Exactions de la part de groupe armés ou d’inconnus

Le journaliste de la chaîne YMC TV, Fahmi Al-Buhaïri, et son cameraman Farhan Khaled ont été frappés le 10 février 2014 par des inconnus et empêchés de couvrir une manifestation à Sanaa. La veille, le journaliste de la chaîne Al-Sahat TV Haikal Al-Ariki et son cameraman Basheer Al-Jahlani, ont été insultés, frappés, menacés de mort par deux inconnus à Taez alors qu’ils interviewaient des citoyens. L’acharnement contre le quotidien Akhbar Al-Youm ainsi que les tentatives d’enlèvements dont sont victimes un certain nombre d’acteurs de l’information sont emblématiques des difficultés rencontrées par les professionnels des médias au Yémen. Le véhicule chargé de distribuer les exemplaires du quotidien a été attaqué et détourné par des hommes armés à trois reprises en six mois.

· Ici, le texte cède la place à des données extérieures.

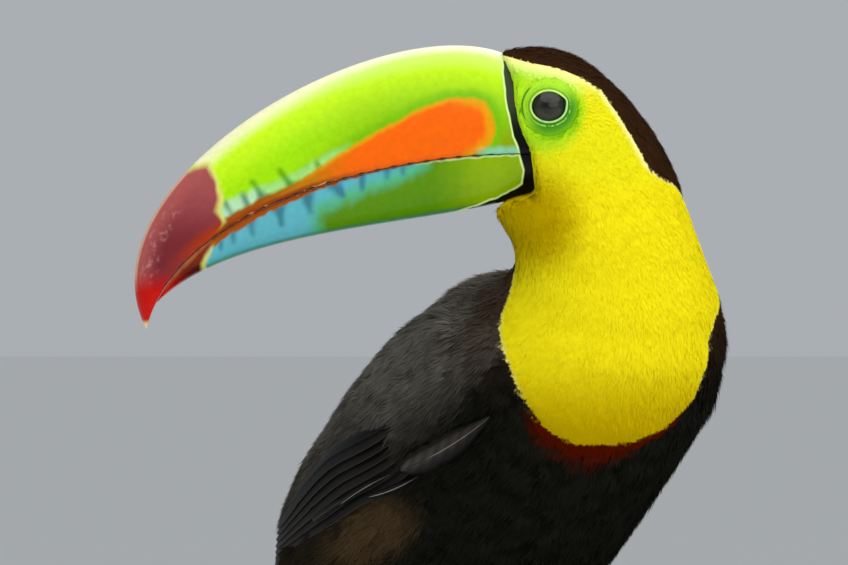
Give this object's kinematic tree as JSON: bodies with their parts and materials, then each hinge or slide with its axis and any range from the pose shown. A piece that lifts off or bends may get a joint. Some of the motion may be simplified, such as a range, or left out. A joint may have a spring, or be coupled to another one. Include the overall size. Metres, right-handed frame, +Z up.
{
  "type": "keel-billed toucan model",
  "caption": "Life-size keel-billed toucan, head turned in profile over a black body, gripping a cut perch on a plain display stand.",
  "frame": {"origin": "middle of the stand's flat underside", "axes": "+Z up; the bill points along -X, and the breast faces between -Y and +X, 32 degrees off -Y"},
  "size_m": [0.2112, 0.258, 0.3723],
  "materials": {
    "plumage_black": "soft black feathers with a brown cast",
    "plumage_yellow": "smooth short yellow feathers",
    "plumage_white": "soft white feathers",
    "plumage_red": "loose red feathers",
    "bill_horn": "polished horn in green, orange, blue and maroon",
    "eye": "wet dark eye",
    "leg_scale": "blue-grey scaled skin",
    "claw_horn": "dark horn",
    "bark": "rough bark with pale cut ends",
    "stand_wood": "dark satin varnish",
    "stand_steel": "brushed"
  },
  "bodies": {
    "root": {"bill_lower": "bill_horn", "bill_upper": "bill_horn", "coverts_over_tail": "plumage_white", "coverts_under_tail": "plumage_red", "eye_left": "eye", "eye_right": "eye", "flight_left": "plumage_black", "flight_right": "plumage_black", "head": "plumage_yellow", "left_claw_1": "claw_horn", "left_claw_2": "claw_horn", "left_claw_3": "claw_horn", "left_claw_4": "claw_horn", "left_toe_1": "leg_scale", "left_toe_2": "leg_scale", "left_toe_3": "leg_scale", "left_toe_4": "leg_scale", "neck": "plumage_yellow", "perch": "bark", "right_claw_1": "claw_horn", "right_claw_2": "claw_horn", "right_claw_3": "claw_horn", "right_claw_4": "claw_horn", "right_toe_1": "leg_scale", "right_toe_2": "leg_scale", "right_toe_3": "leg_scale", "right_toe_4": "leg_scale", "shank_left": "leg_scale", "shank_right": "leg_scale", "stand_base": "stand_wood", "stand_rod_1": "stand_steel", "stand_rod_2": "stand_steel", "tail": "plumage_black", "thigh_left": "plumage_black", "thigh_right": "plumage_black", "trunk": "plumage_black", "wing_left": "plumage_black", "wing_right": "plumage_black"}
  },
  "joints": []
}
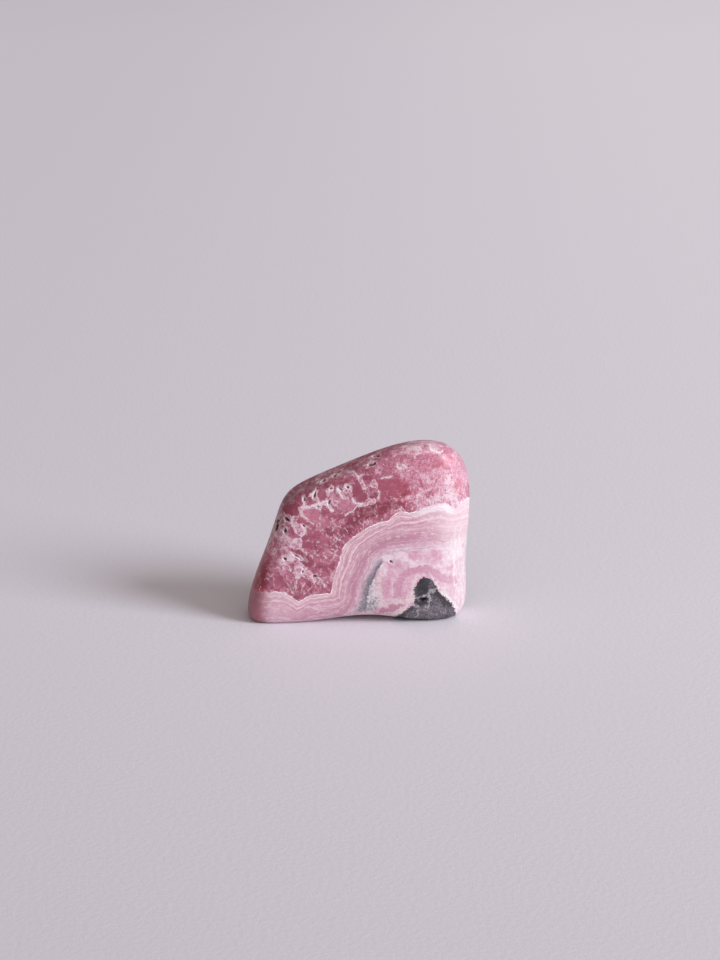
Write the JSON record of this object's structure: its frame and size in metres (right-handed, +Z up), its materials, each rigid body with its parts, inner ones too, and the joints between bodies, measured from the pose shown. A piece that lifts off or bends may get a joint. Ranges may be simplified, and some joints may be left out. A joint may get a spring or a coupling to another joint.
{
  "type": "polished rhodochrosite slice",
  "caption": "Chunky polished slice of banded pink rhodochrosite with a dark matrix corner, standing on its long edge.",
  "frame": {"origin": "middle of the base, in the plane of the two flat feet that the stone stands on", "axes": "+X along the base towards the corner with the dark matrix, +Y through the thickness towards the back, +Z up"},
  "size_m": [0.0482, 0.0126, 0.0397],
  "materials": {
    "banded_rhodochrosite": "polished, satin gloss"
  },
  "bodies": {
    "root": {"rhodochrosite_slice": "banded_rhodochrosite"}
  },
  "joints": []
}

Le 5 octobre 2013, des hommes armés ont détourné le bus pendant une heure, volé l’intégralité du contenu avant d’y mettre le feu. L’une des personnes en charge de la distribution a été enlevée et relâchée le lendemain. Le 5 novembre, huit hommes armés ont pris d’assaut un autre véhicule de distribution du même quotidien et se sont emparés d’un million de riyals (environ 3500 euros) et de l’intégralité des copies du journal. Le 5 février 2014, une nouvelle attaque a été perpétrée par un groupe armé, qui s’est une nouvelle fois emparé des exemplaires. Le 13 février 2014, le fils du directeur de l’agence Saba, Yasser Al-Maalami, âgé de 13 ans, a été la cible d’une tentative d’enlèvement par des inconnus. Il a réussi à s’échapper en criant et en alertant les passant. Les agresseurs sont eux parvenus à prendre la fuite. Fatek Al-Radini, journaliste également à Saba, a également fait l’objet d’une tentative d’enlèvement à Sanaa le 5 février dernier. Le lendemain, alors qu’il rentrait chez lui, quatre individus l’ont violemment agressé avant de prendre la fuite à bord de deux véhicules. Une partie de ses affaires personnelles a été volée. Le 17 février dernier, des individus - agressant une femme et son enfant en pleine avenue de la liberté, à Sanaa - ont menacé et frappé Akrem Jahlan, photographe du site Internet Chabab Al-Taghïr, alors qu’il était en train de filmer la scène. Le 3 décembre 2013, Saraa Al-Shahary, correspondante pour la chaîne télévisée Al-Massira, avait été enlevée par des inconnus alors qu’elle était à bord de sa voiture à Sanaa. Torturée, elle a été abandonnée le lendemain sur une route à coté de l’aéroport par ses agresseurs, dépouillée de tous ses effets personnels.